Records from a data source
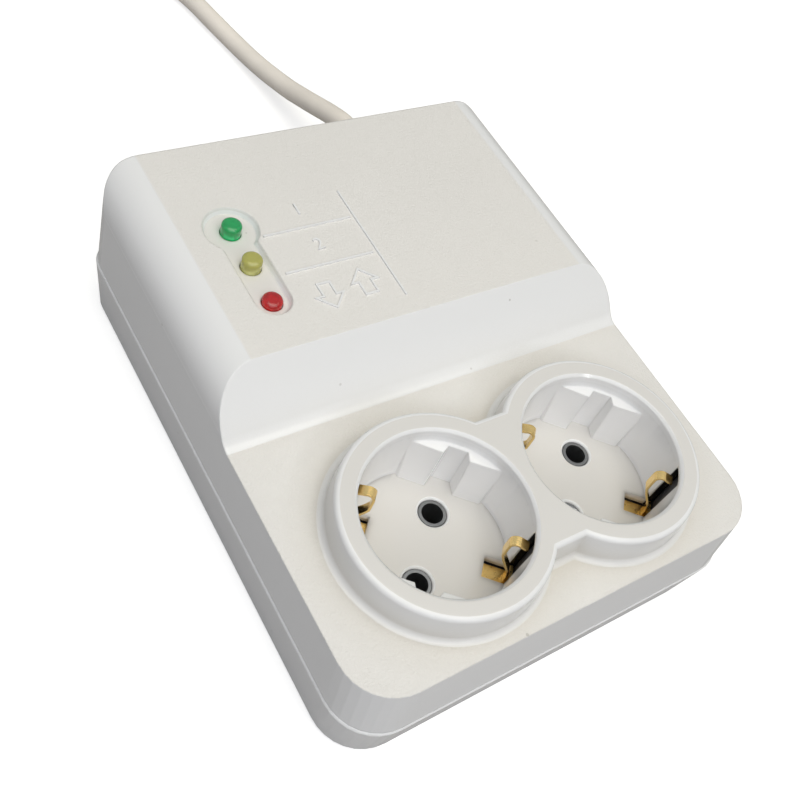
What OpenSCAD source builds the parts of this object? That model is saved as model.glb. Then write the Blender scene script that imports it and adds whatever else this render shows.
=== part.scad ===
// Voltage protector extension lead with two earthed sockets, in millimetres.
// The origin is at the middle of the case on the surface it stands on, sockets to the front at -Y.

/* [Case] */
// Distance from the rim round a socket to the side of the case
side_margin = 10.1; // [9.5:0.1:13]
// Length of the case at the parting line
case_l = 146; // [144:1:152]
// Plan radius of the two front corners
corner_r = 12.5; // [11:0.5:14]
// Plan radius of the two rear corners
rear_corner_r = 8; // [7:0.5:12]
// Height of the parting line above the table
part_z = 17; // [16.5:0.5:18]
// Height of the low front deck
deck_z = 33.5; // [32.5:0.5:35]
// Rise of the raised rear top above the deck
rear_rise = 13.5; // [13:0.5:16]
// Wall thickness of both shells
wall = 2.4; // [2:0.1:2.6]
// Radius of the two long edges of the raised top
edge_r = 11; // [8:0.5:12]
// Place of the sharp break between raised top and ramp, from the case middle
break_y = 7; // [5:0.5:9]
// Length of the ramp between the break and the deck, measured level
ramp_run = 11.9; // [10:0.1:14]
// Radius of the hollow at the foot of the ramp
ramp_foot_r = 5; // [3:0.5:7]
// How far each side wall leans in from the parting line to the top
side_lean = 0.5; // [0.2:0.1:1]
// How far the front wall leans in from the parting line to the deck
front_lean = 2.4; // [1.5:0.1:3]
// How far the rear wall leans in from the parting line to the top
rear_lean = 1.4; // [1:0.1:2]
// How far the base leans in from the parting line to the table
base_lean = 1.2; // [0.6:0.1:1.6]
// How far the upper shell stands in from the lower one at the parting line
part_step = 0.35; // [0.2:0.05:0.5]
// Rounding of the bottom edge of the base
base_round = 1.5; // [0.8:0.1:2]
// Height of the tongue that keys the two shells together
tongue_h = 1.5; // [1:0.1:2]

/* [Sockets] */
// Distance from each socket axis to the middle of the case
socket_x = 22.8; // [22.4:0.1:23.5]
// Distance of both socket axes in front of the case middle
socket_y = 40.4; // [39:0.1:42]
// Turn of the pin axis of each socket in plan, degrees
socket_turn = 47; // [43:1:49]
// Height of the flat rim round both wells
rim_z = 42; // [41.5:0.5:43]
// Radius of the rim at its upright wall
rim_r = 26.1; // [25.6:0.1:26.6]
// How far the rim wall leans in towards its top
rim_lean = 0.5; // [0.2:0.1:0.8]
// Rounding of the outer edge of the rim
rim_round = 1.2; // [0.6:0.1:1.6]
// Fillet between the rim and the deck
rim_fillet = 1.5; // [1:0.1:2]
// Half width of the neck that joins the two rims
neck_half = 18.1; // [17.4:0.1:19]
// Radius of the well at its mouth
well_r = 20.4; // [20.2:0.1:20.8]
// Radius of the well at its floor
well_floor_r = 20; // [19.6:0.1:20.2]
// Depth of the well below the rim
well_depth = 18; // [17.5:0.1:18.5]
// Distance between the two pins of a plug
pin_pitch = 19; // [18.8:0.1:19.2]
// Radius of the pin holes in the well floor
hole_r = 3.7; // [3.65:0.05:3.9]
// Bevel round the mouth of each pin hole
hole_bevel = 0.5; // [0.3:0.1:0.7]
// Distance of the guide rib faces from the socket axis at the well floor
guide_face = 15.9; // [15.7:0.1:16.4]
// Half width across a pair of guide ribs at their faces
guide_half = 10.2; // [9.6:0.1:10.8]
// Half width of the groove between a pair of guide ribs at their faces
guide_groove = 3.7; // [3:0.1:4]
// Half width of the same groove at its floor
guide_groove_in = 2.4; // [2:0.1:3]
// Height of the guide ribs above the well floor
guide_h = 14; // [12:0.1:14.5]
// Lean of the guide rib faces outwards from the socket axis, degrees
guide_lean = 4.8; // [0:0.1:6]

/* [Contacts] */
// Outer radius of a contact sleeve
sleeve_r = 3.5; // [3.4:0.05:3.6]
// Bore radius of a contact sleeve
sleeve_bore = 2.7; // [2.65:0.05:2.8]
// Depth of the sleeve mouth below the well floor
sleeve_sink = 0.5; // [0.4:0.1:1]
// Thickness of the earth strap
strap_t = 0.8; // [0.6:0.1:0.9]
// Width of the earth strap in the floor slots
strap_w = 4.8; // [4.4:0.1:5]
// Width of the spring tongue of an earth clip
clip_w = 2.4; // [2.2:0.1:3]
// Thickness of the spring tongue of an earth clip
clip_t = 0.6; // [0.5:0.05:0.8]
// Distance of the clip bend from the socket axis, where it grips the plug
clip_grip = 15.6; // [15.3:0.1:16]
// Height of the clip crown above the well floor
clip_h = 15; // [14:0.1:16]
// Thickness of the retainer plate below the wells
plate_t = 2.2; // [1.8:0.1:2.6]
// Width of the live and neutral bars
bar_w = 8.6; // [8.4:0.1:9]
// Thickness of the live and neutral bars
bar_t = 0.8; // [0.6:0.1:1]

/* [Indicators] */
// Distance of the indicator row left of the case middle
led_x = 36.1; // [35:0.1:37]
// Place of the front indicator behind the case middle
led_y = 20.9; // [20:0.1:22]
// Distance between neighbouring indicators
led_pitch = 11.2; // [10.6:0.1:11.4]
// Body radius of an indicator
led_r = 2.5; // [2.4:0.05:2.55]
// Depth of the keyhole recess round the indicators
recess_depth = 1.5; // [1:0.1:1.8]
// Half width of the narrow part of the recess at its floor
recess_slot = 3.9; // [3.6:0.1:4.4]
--
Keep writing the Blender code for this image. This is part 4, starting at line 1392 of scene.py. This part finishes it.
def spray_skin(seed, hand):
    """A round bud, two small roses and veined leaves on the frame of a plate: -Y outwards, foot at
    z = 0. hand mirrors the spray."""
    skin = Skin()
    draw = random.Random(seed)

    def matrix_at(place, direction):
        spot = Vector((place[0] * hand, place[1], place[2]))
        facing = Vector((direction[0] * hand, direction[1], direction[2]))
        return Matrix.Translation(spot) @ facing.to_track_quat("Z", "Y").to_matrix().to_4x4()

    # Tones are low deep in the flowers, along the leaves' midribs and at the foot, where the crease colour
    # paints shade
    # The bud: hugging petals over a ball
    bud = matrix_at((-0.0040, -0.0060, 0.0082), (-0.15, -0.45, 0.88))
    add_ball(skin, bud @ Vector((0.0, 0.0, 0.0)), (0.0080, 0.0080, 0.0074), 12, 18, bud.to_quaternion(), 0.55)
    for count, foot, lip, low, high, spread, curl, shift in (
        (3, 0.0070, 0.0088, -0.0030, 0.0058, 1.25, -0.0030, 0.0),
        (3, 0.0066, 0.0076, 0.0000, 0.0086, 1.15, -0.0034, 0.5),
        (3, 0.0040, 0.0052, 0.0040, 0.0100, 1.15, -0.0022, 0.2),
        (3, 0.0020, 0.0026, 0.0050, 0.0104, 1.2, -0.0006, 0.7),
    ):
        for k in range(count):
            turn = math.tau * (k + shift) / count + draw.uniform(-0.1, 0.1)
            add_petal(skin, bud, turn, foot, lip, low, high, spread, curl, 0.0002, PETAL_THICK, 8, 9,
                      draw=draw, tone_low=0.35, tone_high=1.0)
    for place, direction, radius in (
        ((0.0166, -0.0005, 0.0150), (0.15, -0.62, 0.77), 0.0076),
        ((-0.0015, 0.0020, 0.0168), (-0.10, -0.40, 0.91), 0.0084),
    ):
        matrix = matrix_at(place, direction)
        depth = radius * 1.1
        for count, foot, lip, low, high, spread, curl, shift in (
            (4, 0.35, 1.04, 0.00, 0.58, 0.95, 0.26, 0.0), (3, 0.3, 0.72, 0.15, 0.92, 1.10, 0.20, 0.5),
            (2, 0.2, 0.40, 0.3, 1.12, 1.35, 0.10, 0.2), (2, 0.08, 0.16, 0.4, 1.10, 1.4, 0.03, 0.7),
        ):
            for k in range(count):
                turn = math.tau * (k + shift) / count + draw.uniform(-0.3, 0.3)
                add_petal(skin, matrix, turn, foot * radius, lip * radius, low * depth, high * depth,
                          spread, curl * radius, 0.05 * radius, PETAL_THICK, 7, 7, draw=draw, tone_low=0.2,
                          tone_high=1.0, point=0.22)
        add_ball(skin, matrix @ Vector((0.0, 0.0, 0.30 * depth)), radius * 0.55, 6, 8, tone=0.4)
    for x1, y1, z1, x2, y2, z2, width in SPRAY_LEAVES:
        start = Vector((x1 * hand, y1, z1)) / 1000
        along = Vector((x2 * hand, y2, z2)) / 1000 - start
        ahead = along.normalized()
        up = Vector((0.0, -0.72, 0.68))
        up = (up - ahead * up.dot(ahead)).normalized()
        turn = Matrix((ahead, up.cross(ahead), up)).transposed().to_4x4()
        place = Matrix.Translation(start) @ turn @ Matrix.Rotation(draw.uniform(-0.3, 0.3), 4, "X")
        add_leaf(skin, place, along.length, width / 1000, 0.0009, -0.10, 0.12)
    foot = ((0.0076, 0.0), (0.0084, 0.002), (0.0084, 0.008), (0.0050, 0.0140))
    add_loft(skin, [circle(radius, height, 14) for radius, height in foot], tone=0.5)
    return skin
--
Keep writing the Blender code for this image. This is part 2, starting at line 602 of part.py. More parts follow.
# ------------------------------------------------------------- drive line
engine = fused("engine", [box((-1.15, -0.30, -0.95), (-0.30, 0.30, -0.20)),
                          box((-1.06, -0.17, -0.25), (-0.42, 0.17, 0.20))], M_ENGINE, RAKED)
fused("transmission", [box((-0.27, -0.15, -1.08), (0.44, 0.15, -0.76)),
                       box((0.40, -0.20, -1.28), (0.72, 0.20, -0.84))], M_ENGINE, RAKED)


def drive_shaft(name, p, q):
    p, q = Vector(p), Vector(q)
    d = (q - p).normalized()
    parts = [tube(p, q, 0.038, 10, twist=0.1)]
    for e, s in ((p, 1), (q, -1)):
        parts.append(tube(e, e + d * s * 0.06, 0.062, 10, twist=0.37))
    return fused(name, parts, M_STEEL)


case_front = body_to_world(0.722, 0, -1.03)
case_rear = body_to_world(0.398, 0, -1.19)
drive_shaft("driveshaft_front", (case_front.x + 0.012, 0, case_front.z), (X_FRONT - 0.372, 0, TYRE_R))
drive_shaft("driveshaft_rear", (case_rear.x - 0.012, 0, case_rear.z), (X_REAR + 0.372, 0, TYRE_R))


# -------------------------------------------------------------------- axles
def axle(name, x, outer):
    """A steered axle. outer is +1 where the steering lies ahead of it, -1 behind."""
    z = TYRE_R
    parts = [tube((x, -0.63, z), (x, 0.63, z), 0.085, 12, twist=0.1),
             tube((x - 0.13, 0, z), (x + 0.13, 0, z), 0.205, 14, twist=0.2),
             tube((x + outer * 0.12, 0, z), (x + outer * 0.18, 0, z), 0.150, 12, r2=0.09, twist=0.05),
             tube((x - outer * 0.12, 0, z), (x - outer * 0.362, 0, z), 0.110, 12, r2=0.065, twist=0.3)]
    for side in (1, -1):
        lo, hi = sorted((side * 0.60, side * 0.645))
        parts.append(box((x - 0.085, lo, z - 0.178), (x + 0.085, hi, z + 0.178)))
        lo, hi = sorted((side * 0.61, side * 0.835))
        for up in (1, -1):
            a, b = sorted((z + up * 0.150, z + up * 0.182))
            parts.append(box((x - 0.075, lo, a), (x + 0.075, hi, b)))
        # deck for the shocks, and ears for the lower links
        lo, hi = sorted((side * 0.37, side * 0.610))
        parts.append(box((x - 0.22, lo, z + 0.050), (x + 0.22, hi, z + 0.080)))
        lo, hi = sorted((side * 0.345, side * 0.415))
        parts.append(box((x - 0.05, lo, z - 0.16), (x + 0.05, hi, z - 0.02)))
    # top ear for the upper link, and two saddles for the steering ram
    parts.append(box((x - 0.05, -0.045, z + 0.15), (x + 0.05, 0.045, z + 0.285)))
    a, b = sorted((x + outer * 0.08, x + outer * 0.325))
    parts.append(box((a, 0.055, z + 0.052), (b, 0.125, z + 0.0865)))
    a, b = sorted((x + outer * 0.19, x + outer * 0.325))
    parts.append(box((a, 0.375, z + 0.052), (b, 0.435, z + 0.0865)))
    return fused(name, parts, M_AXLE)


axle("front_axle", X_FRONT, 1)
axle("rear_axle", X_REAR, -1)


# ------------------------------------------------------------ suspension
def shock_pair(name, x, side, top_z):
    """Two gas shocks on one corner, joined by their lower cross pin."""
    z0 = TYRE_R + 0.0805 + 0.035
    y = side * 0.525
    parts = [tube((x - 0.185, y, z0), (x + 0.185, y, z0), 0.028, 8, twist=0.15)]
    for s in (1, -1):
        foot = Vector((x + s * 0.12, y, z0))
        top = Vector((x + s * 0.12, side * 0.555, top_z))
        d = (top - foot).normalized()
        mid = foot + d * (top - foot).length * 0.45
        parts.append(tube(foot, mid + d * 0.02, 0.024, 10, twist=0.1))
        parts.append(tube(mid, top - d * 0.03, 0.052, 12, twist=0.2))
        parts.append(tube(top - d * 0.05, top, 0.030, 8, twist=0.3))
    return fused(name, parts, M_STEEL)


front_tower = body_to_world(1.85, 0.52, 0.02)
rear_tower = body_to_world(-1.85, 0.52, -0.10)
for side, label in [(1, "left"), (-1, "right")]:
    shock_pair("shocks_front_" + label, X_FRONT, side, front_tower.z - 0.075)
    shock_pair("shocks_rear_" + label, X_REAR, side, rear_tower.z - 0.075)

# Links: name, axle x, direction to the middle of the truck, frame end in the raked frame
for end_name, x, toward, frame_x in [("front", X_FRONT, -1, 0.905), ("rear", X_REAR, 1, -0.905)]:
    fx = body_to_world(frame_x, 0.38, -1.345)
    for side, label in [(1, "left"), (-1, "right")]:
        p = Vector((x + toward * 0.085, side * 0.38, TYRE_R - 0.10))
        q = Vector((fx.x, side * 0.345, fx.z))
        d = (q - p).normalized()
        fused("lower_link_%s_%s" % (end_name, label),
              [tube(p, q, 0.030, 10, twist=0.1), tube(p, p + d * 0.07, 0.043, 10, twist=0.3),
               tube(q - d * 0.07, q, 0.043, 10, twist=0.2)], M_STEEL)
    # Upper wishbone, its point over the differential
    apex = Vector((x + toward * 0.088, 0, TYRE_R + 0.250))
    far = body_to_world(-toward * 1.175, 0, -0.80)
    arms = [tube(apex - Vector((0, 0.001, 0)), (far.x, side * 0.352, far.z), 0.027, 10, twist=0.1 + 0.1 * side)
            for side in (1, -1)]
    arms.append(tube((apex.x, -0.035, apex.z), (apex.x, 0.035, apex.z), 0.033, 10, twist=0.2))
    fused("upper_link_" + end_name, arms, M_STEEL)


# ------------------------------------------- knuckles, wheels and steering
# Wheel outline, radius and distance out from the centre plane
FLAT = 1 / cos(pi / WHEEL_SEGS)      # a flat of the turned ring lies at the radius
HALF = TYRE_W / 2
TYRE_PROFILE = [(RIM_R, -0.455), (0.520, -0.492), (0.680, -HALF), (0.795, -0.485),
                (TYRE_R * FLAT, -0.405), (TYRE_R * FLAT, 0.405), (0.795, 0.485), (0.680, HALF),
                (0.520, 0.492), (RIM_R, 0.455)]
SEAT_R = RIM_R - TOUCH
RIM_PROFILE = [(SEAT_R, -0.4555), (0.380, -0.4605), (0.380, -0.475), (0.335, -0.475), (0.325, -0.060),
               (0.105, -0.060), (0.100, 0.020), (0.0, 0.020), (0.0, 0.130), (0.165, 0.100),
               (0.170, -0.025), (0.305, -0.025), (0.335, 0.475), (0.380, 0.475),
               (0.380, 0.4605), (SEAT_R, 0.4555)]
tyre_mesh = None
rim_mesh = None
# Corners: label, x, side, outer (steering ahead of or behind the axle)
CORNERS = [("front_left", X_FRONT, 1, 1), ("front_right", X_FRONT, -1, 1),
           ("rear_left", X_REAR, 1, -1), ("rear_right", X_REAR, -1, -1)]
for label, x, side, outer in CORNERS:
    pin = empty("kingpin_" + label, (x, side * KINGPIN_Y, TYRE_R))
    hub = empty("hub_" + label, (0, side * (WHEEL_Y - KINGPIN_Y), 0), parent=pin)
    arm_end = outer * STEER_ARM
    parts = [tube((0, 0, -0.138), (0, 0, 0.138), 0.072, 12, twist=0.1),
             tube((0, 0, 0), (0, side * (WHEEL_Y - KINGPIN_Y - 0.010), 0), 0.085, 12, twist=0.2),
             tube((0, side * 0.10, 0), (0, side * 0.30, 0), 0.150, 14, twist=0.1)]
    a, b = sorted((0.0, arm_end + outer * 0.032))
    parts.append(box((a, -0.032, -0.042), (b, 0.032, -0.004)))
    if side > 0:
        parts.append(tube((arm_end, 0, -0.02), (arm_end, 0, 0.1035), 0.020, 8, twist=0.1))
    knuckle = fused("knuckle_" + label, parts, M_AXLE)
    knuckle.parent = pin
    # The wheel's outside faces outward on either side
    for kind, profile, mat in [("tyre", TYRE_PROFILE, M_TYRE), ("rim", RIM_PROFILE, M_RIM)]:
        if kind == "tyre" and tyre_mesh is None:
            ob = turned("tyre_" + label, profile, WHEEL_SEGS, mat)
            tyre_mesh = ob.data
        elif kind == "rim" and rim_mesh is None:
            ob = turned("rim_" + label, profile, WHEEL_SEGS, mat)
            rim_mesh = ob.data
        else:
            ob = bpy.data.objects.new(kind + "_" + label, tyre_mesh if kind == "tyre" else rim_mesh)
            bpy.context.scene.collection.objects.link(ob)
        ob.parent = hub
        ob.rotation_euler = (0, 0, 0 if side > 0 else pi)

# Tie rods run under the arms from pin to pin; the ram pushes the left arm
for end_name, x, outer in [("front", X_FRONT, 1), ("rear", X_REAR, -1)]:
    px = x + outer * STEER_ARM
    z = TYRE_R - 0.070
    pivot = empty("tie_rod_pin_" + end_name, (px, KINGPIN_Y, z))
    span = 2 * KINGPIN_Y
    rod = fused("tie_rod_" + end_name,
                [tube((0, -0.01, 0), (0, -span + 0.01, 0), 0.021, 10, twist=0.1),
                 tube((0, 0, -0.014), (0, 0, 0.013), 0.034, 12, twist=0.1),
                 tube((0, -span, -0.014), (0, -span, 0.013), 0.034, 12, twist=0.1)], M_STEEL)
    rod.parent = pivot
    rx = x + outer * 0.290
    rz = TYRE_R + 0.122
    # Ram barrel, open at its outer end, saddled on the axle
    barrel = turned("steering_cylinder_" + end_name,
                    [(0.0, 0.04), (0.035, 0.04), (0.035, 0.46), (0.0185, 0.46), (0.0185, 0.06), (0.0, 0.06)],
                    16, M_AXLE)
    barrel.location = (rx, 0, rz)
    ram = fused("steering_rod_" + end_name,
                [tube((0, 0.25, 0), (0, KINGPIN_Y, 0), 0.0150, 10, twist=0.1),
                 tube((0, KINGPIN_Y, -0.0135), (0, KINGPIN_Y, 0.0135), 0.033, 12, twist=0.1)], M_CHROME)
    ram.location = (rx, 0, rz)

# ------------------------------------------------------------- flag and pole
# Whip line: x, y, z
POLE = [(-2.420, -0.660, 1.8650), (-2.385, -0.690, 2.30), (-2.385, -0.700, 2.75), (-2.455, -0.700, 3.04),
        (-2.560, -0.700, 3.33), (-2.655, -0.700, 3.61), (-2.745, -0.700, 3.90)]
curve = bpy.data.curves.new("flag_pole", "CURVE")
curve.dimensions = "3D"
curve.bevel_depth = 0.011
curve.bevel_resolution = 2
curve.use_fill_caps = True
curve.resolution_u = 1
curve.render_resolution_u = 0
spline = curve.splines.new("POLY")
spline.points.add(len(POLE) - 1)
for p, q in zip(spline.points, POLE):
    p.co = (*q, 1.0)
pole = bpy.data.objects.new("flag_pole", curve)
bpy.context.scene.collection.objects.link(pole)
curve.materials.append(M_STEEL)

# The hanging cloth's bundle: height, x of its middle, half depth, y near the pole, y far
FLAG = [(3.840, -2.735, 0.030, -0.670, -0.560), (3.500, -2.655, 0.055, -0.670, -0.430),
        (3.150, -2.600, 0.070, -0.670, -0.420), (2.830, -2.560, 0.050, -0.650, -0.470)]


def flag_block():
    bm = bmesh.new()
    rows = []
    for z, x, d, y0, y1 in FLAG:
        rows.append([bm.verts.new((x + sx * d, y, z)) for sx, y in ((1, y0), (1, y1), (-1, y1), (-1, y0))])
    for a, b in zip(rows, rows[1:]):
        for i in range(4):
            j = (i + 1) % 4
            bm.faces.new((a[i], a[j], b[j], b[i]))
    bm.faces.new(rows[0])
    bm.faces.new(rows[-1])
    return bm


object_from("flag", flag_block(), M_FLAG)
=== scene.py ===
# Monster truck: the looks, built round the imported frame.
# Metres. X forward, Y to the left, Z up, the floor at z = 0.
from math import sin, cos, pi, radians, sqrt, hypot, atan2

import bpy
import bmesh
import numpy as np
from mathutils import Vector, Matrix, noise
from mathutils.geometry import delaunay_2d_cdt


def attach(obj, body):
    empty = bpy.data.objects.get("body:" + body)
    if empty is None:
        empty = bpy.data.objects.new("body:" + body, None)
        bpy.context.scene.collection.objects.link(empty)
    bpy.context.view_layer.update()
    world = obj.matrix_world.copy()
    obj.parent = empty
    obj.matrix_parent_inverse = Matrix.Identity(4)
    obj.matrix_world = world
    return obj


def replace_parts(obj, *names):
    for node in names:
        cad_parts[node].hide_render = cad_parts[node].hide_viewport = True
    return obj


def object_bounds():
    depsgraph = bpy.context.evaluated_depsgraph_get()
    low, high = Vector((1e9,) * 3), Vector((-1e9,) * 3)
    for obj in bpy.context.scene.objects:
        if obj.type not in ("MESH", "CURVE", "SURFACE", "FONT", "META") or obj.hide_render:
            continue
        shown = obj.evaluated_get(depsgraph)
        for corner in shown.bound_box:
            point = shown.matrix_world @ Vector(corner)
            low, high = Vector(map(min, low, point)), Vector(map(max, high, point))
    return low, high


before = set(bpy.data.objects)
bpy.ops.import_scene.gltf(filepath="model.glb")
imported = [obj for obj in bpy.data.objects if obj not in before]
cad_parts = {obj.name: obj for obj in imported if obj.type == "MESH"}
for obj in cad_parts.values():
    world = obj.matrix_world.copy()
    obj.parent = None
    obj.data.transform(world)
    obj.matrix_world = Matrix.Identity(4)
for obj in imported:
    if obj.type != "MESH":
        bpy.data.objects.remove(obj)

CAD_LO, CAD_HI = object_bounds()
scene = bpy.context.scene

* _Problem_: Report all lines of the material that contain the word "shown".

* _Output_:
        shown = obj.evaluated_get(depsgraph)
        for corner in shown.bound_box:
            point = shown.matrix_world @ Vector(corner)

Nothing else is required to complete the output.